【发布时间】:2020-06-25 07:57:19
【问题描述】:
我有一个格式如下的数据框: link to the csv file
image_name caption_number caption
0 1000092795.jpg 0 Two young guys with shaggy hair look at their...
1 1000092795.jpg 1 Two young , White males are outside near many...
2 1000092795.jpg 2 Two men in green shirts are standing in a yard .
3 1000092795.jpg 3 A man in a blue shirt standing in a garden .
4 1000092795.jpg 4 Two friends enjoy time spent together .

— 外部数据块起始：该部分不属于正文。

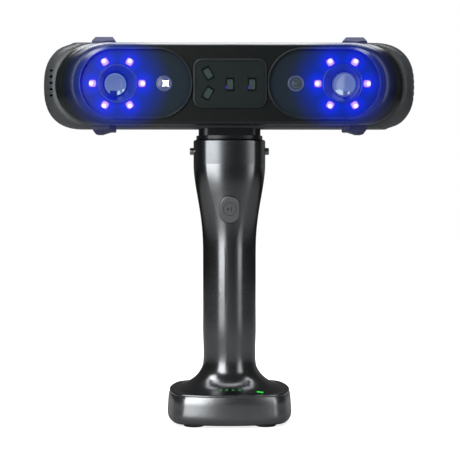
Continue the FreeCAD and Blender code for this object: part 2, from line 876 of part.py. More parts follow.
def window_plate(side):
    x = side * (camera_x - window_shift)
    plate = stadium_slab(window_half_x - slip, window_half_z - slip, window_y, led_board_y, x)
    tools = [rod_y(hood_radius + slip, window_y - 1, led_board_y + 1, side * camera_x, head_z)]
    tools.append(rod_y(aux_radius + slip, window_y - 1, led_board_y + 1, aux_x(side), head_z))
    half = led_size / 2 + slip
    for index in range(led_count):
        tools.append(led_box(side, index, half, window_y - 1, led_board_y + 1))
    return cut(plate, tools)


def led_board(side):
    x = side * (camera_x - window_shift)
    plate = stadium_slab(window_half_x + led_board_overlap, window_half_z + led_board_overlap,
                         led_board_y, led_board_y + board, x)
    y0 = led_board_y - 1
    y1 = led_board_y + board + 1
    tools = [rod_y(hood_radius + slip, y0, y1, side * camera_x, head_z)]
    if side > 0:
        tools.append(rod_y(aux_radius + slip, y0, y1, aux_x(side), head_z))
    return cut(plate, tools)


def fill_light_disc():
    disc = rod_y(aux_radius, window_y - led_stand, led_board_y, aux_x(-1), head_z)
    half = aux_led_size / 2 + slip
    pocket = block(aux_x(-1) - half, aux_x(-1) + half, window_y - 1, led_board_y + 1,
                   head_z - half, head_z + half)
    return disc.cut(pocket)


def fill_light_led():
    half = aux_led_size / 2
    return block(aux_x(-1) - half, aux_x(-1) + half, window_y - aux_led_proud, led_board_y,
                 head_z - half, head_z + half)


def colour_camera_body():
    x = aux_x(1)
    body = rod_y(aux_radius, window_y - led_stand, window_y + aux_body_length, x, head_z)
    seat = rod_y(aux_lens_radius, window_y - 1, window_y + aux_lens_thickness, x, head_z)
    bore = rod_y(aux_pupil_radius, window_y - 1, window_y + aux_body_length / 2, x, head_z)
    return cut(body, [seat, bore])


def colour_camera_glass():
    return rod_y(aux_lens_radius - running_fit, window_y + slip, window_y + aux_lens_thickness,
                 aux_x(1), head_z)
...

我想添加另一列keywords,它使用 NLP 关键字提取方法提取关键字。
这是我尝试过的:
df = pd.read_csv('results.csv', delimiter='|')
df.columns = ['image_name', 'caption_number', 'caption']

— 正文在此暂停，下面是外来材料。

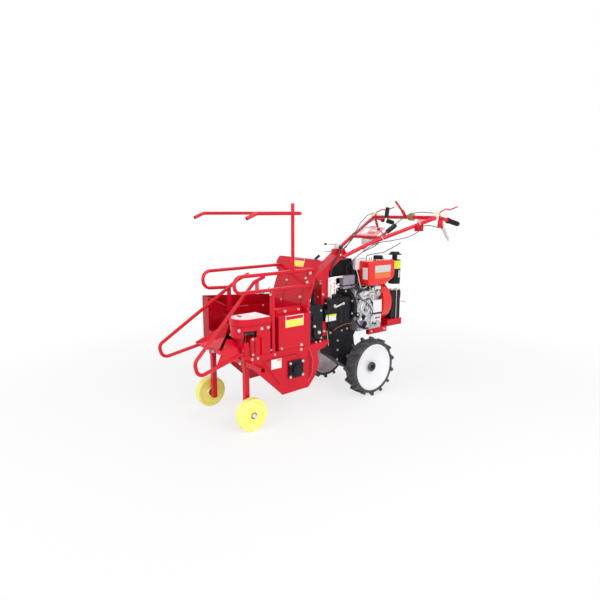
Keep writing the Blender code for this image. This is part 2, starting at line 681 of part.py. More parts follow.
def transmission():
    """The gearbox, and below it the chain case with the axle tubes."""
    upper = rounded(block((-0.095, 0.750, 0.475), (0.095, 0.965, 0.690)), 0.020)
    nose = block((-0.0945, 0.716, 0.5403), (0.0945, 0.760, 0.620))
    flange = disc(0.130, 0.026, (0.0, 0.9725, CRANK_Z), "Y", 32)
    part("gearbox_case", "black_paint", [upper, nose, flange])

    outline = [(0.770, 0.4745), (0.984, 0.4745), (0.984, 0.4297), (1.060, 0.4297), (1.030, 0.387), (1.050, 0.260)]
    outline += arc(WHEELBASE, TYRE_R, 0.070, 20, -150, 9)
    outline += [(0.800, 0.270)]
    case = plate([outline], 0.110, (0.0, 0.0, 0.0), "X")
    tubes = disc(0.034, 0.356, (0.0, WHEELBASE, TYRE_R), "X")
    bores = []
    for sign in (1, -1):
        bores.append(disc(DRIVE_SHAFT_R + 0.0014, 0.130, (sign * 0.130, WHEELBASE, TYRE_R), "X"))
    part("chain_case", "black_paint", [case, tubes], bores)


def engine():
    """The single-cylinder engine with its tank, cleaner, muffler, shroud, rails and battery."""
    base = rounded(block((-0.125, 1.000, 0.430), (0.125, 1.246, 0.520)), 0.008, 2)
    crankcase = rounded(block((-0.120, 0.9858, 0.500), (0.118, 1.250, 0.735)), 0.030)
    cylinder = block((-0.100, 1.050, 0.720), (0.012, 1.222, 0.872))
    head = rounded(block((-0.106, 1.040, 0.858), (0.014, 1.228, 0.900)), 0.006, 2)
    fins = []
    for i in range(5):
        fin_z = 0.747 + 0.021 * i
        fins.append(block((-0.112, 1.0402, fin_z), (0.020, 1.231, fin_z + 0.006)))
    timing_cover = disc(0.088, 0.016, (0.121, 1.078, 0.600), "X", 28)
    side_plate = rounded(block((0.110, 1.150, 0.548), (0.133, 1.246, 0.650)), 0.004, 1)
    pump = block((0.060, 1.180, 0.725), (0.098, 1.228, 0.7599))
    bolt_head = disc(0.016, 0.040, (0.122, 1.195, 0.478), "X", 12)
    pieces = [crankcase, base, cylinder, head, *fins, timing_cover, side_plate, pump, bolt_head]
    part("engine", "cast_alloy", pieces)
    ring = disc(0.150, 0.085, (0.0, 1.2925 + SEAT, CRANK_Z), "Y", 40)
    starter = disc(0.085, 0.028, (0.0, 1.348, CRANK_Z), "Y", 28, 0.070)
    part("flywheel_shroud", "tank_paint", [ring, starter])
    tank = rounded(block((0.0203, 1.060, 0.7605), (0.165, 1.345, 0.940)), 0.022)
    part("fuel_tank", "tank_paint", [tank])
    part("fuel_cap", "black_plastic", [disc(0.032, 0.032, (0.095, 1.230, 0.9563), "Z", 20)])
    low = (0.020, 0.913, 0.7430)
    part("control_box", "grey_plastic", [rounded(block(low, (0.062, 1.030, 0.838)), 0.005, 2)])
    body = disc(0.046, 0.185, (0.060, 1.455, 0.8325), "Z", 24)
    neck = disc(0.020, 0.050, (0.060, 1.455, 0.945), "Z", 16)
    cap = disc(0.044, 0.022, (0.060, 1.455, 0.975), "Z", 24, 0.032)
    intake = pipe([(0.060, 1.455, 0.800), (-0.050, 1.400, 0.800), (-0.060, 1.2325, 0.800)], 0.018, 0.030)
    part("air_cleaner", "black_plastic", [body, neck, cap, intake])
    part("muffler", "black_paint", [rounded(block((-0.150, 0.900, 0.770), (-0.010, 1.0397, 0.950)), 0.020)])
    part("battery", "black_plastic", [rounded(block((-0.095, 1.390, 0.4705), (0.095, 1.496, 0.685)), 0.006, 2)])
    rails = []
    for sign in (1, -1):
        rails.append(block((sign * 0.095 - 0.015, 1.135, 0.385), (sign * 0.095 + 0.015, 1.330, 0.4297)))
    tray = block((-0.110, 1.338, 0.420), (0.110, 1.500, 0.4702))
    bed = block((-0.110, 1.135, 0.4247), (0.110, 1.350, 0.4297))
    part("engine_rails", "red_paint", [tray, bed, *rails])


def column():
    """The sloping channel on the gearbox, with the clamp, the lock rod and the swing lever."""
    tilt = math.atan2(0.17, 0.24)
    foot_line = [(0.724, 0.650), (0.7497, 0.650), (0.7497, 0.6903), (0.790, 0.6903), (0.790, 0.905), (0.724, 0.858)]
    foot = plate([foot_line], 0.089, (0.0, 0.0, 0.0), "X")
    channel = block((-0.045, 0.655, 0.900), (0.045, 0.975, 0.945), ("X", tilt))
    hollow = block((-0.041, 0.6167, 0.8976), (0.041, 1.0167, 0.9426), ("X", tilt))
    pad = block((-0.020, 0.870, 0.985), (0.020, 0.935, 1.030))
    clamp = rounded(block((-0.018, 0.890, 1.0295), (0.018, 0.928, 1.071)), 0.004, 2)
    lock_rod = rod((0.0, 0.893, 1.062), (0.0, 0.800, 1.067), 0.0035)
    knob = disc(0.007, 0.014, (0.0, 0.795, 1.0673), "Y", 12)
    lever = pipe([(0.0, 0.872, 1.010), (0.0, 0.784, 1.018), (0.0, 0.718, 0.976)], 0.004, 0.010, 3, 2)
    grip = rod((0.0, 0.738, 0.989), (0.0, 0.702, 0.966), 0.009)
    pieces = [channel, foot, pad, clamp, lock_rod, knob, lever, grip]
    part("handlebar_column", "red_paint", pieces, [hollow])

    plate_line = [(0.781, 0.700), (0.781, 0.835), (0.862, 0.841), (0.862, 0.825), (0.812, 0.815), (0.812, 0.700)]
    link = plate([plate_line], 0.005, (0.0453 + 0.0025, 0.0, 0.0), "X")
    upright = block((0.0455, 0.796, 0.6903), (0.0585, 0.806, 0.790))
    part("shift_linkage", "bare_steel", [link, upright])


def handlebar():
    """The two arms with their crossbars, dash, levers, switch and grips."""
    pieces = []
    for sign in (1, -1):
        end_x = sign * (BAR_HALF + 0.010)
        path = [(sign * 0.0588, 0.905, 0.975), (sign * 0.124, 1.111, 1.067), (sign * BAR_HALF, BAR_Y, BAR_Z)]
        path += [(end_x, BAR_Y + 0.050, BAR_Z - 0.007), (end_x, BAR_Y + 0.120, BAR_Z - 0.022)]
        pieces.append(pipe(path, BAR_TUBE_R, 0.060))
        # clutch lever
        lever_x = sign * BAR_HALF
        root = block((lever_x - 0.010, BAR_Y - 0.006, BAR_Z + 0.008), (lever_x + 0.010, BAR_Y + 0.034, BAR_Z + 0.024))
        lever = [(lever_x, 1.615, 1.264), (lever_x, 1.657, 1.291), (lever_x, 1.717, 1.310)]
        lever += [(lever_x, 1.761, 1.303), (lever_x, 1.861, 1.327)]
        pieces += [root, pipe(lever, 0.005, 0.015, 3, 2)]
        # bracket of the brake lever
        pieces.append(bar_between((end_x, 1.640, 1.240), (end_x, 1.673, 1.162), 0.022, 0.006, (0, 1, 0)))
        pieces.append(bar_between((end_x, 1.668, 1.168), (end_x, 1.752, 1.092), 0.012, 0.004, (1, 0, 0)))
    pieces.append(disc(BAR_TUBE_R, 2 * BAR_HALF, (0.0, BAR_Y, BAR_Z), "X", 12))
    pieces.append(disc(0.012, 0.326, (0.0, 1.200, 1.104), "X", 12))
    corner = [(0.312, 1.606, 1.243), (0.150, 1.606, 1.243), (0.258, 1.452, 1.192)]
    pieces.append(sheet(corner, [(0, 1, 2)], 0.004))
    # dash panel behind the front crossbar
    pieces.append(bar_between((0.0, 1.192, 1.1125), (0.0, 1.292, 1.1745), 0.200, 0.004, (1, 0, 0)))
    # tall hand lever on the crossbar
    pieces.append(bar_between((0.030, 1.610, 1.240), (0.030, 1.560, 1.298), 0.026, 0.008, (0, 1, 0.6)))
    pieces.append(bar_between((0.030, 1.566, 1.290), (0.030, 1.479, 1.368), 0.014, 0.008, (0, 1, 0.6)))
    # steering lever beside the left arm, and the gear lever on the dash panel
    pieces.append(pipe([(0.122, 1.048, 1.030), (0.112, 1.060, 1.034), (0.110, 1.303, 1.143)], 0.008, 0.010, 3, 2))
    pieces.append(rod((0.085, 1.282, 1.160), (0.085, 1.318, 1.243), 0.007))
    # switch below the left arm
    pieces.append(rounded(block((0.255, 1.435, 1.148), (0.285, 1.505, 1.196)), 0.004, 2))
    part("handlebar", "red_paint", pieces)

    for side, sign in SIDES:
        start = Vector((sign * (BAR_HALF + 0.010), BAR_Y + 0.120 + SEAT, BAR_Z - 0.022))
        way = Vector((0.0, 0.135, -0.029))
        middle = start + way.normalized() * 0.069
        flange = start + way.normalized() * 0.003
        grip = [disc(0.018, 0.138, middle, way, 16), disc(0.023, 0.006, flange, way, 16)]
        part(f"grip_{side}", "black_rubber", grip)
    way = Vector((-0.009, 0.098, 0.045))
    start = Vector((0.110, 1.303, 1.143)) + way.normalized() * 0.0008
    part("steer_grip", "black_rubber", [rod(start, start + way, 0.017, 16)])
    way = Vector((0.0, 0.012, 0.076))
    start = Vector((0.085, 1.318, 1.243)) + way.normalized() * 0.0021
    part("gear_grip", "black_rubber", [rod(start, start + way, 0.015, 16)])

    bowl = rounded(block((-0.055, 1.200, 1.046), (0.055, 1.285, 1.0916)), 0.010, 2)
    lens = rounded(block((-0.048, 1.192, 1.050), (0.048, 1.206, 1.086)), 0.003, 1)
    lug = block((-0.015, 1.193, 1.080), (0.015, 1.207, 1.0917))
    part("headlamp", "grey_plastic", [bowl, lens, lug])


def cables():
    """The control cables from the levers down to the gearbox and the engine."""
    left = [(0.306, 1.590, 1.2790), (0.262, 1.515, 1.287), (0.200, 1.452, 1.276), (0.176, 1.395, 1.241)]
    left += [(0.168, 1.328, 1.203), (0.150, 1.280, 1.157), (0.100, 1.190, 1.042), (0.070, 1.088, 1.000)]
    left += [(0.046, 1.015, 0.945), (0.032, 0.970, 0.900), (0.032, 0.970, 0.8385)]
    part("clutch_cable_left", "black_rubber", [pipe(left, 0.003, 0.020, 2, 1)])
    right = [(-0.306, 1.590, 1.2790), (-0.262, 1.475, 1.261), (-0.222, 1.358, 1.205), (-0.152, 1.236, 1.137)]
    right += [(-0.140, 1.192, 1.1235), (-0.112, 1.150, 1.082), (-0.105, 1.095, 1.028), (-0.105, 1.000, 0.975)]
    right += [(-0.100, 0.930, 0.966), (-0.088, 0.884, 0.940), (-0.055, 0.868, 0.870), (-0.055, 0.868, 0.6905)]
    part("clutch_cable_right", "black_rubber", [pipe(right, 0.003, 0.010, 2, 1)])
    throttle = [(0.100, 1.470, 1.055), (0.100, 1.368, 1.018), (0.100, 1.276, 0.990), (0.100, 1.150, 0.984)]
    throttle += [(0.100, 1.100, 0.975), (0.100, 1.100, 0.9405)]
    part("throttle_cable", "black_rubber", [pipe(throttle, 0.003, 0.012, 2, 1)])


for side_name, side_sign in SIDES:
    front_gear(side_name, side_sign)
    drive_wheel(side_name, side_sign)
front_beam()
chopper()
dividers()
stalk_fork()
gathering_unit()
ear_box()
snapping_rolls()
header_body()
transmission()
engine()
column()
handlebar()
cables()
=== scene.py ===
"""Dressed model of a walk-behind single-row corn harvester, in metres.

Places are written from the middle of the front axle on the ground: X to the
machine's left, Y to the rear, Z up. ``at`` moves such a place into the frame.
"""

import json
import logging
import math
from dataclasses import dataclass
from enum import Enum
from typing import Iterable, Optional, Sequence

import bmesh
import bpy
from mathutils import Matrix, Vector

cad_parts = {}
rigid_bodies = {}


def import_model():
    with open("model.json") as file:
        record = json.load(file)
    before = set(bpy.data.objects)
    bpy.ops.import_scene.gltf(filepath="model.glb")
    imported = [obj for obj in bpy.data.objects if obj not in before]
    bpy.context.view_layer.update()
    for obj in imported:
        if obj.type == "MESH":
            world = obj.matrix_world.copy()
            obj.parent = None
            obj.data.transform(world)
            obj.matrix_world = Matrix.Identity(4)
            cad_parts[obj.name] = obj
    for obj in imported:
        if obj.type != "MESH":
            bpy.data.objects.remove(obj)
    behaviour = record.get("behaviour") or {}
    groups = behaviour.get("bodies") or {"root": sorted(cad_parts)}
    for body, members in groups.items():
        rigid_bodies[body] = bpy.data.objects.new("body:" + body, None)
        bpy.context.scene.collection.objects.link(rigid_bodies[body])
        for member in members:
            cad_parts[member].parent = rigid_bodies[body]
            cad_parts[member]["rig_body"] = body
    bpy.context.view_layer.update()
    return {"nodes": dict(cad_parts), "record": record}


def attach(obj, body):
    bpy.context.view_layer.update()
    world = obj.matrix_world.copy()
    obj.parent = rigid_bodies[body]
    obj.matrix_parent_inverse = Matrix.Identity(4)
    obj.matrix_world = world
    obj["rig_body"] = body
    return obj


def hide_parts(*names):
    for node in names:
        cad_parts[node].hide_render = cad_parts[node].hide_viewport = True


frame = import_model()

LOG = logging.getLogger("corn_harvester")

Triple = tuple[float, float, float]
Pair = tuple[float, float]

FRAME_SHIFT = -0.755
SHARP = math.radians(36)
MERGE = 0.00001
SEAT = 0.0003


def at(x: float, y: float, z: float) -> Vector:
    """A place measured from the front axle, in the frame."""
    return Vector((x, y + FRAME_SHIFT, z))


def screen(red: int, green: int, blue: int) -> Triple:
    """A screen colour of parts from 0 to 255 as the linear colour that shaders use."""

    def linear(part: int) -> float:
        share = part / 255.0
        return share / 12.92 if share <= 0.04045 else ((share + 0.055) / 1.055) ** 2.4

    return linear(red), linear(green), linear(blue)


class Way(Enum):
    """Directions that faces, bolts and labels look in."""

    LEFT = (1.0, 0.0, 0.0)
    RIGHT = (-1.0, 0.0, 0.0)
    FRONT = (0.0, -1.0, 0.0)
    REAR = (0.0, 1.0, 0.0)
    UP = (0.0, 0.0, 1.0)
    DOWN = (0.0, 0.0, -1.0)
    PANEL = (0.0, -0.940, 0.341)
    PANEL_FOOT = (0.0, -0.995, 0.102)
    COLUMN = (0.0, -0.578, 0.816)
    NOSE = (0.610, -0.792, 0.0)


class Grain(Enum):
    """Surface reliefs: noise scale per metre, detail, strength, height in metres."""

    PAINT = (90.0, 2.0, 0.05, 0.00030)
    CASTING = (520.0, 6.0, 0.55, 0.00050)
    MOULDED = (900.0, 3.0, 0.18, 0.00020)
    RUBBER = (650.0, 5.0, 0.40, 0.00035)
    METAL = (1500.0, 4.0, 0.12, 0.00010)
    STRAW = (1400.0, 6.0, 0.70, 0.00060)
    FILM = (260.0, 1.0, 0.05, 0.00010)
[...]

stop_words = stopwords.words('english')
def get_keywords(row):
some_text = row['caption']
lowered = some_text.lower()
tokens = nltk.tokenize.word_tokenize(some_text)
keywords = [keyword for keyword in tokens if keyword.isalpha() and not keyword in stop_words]
keywords_string = ','.join(keywords)
return keywords_string
df['Keywords'] = df['caption'].apply(get_keywords, axis=1)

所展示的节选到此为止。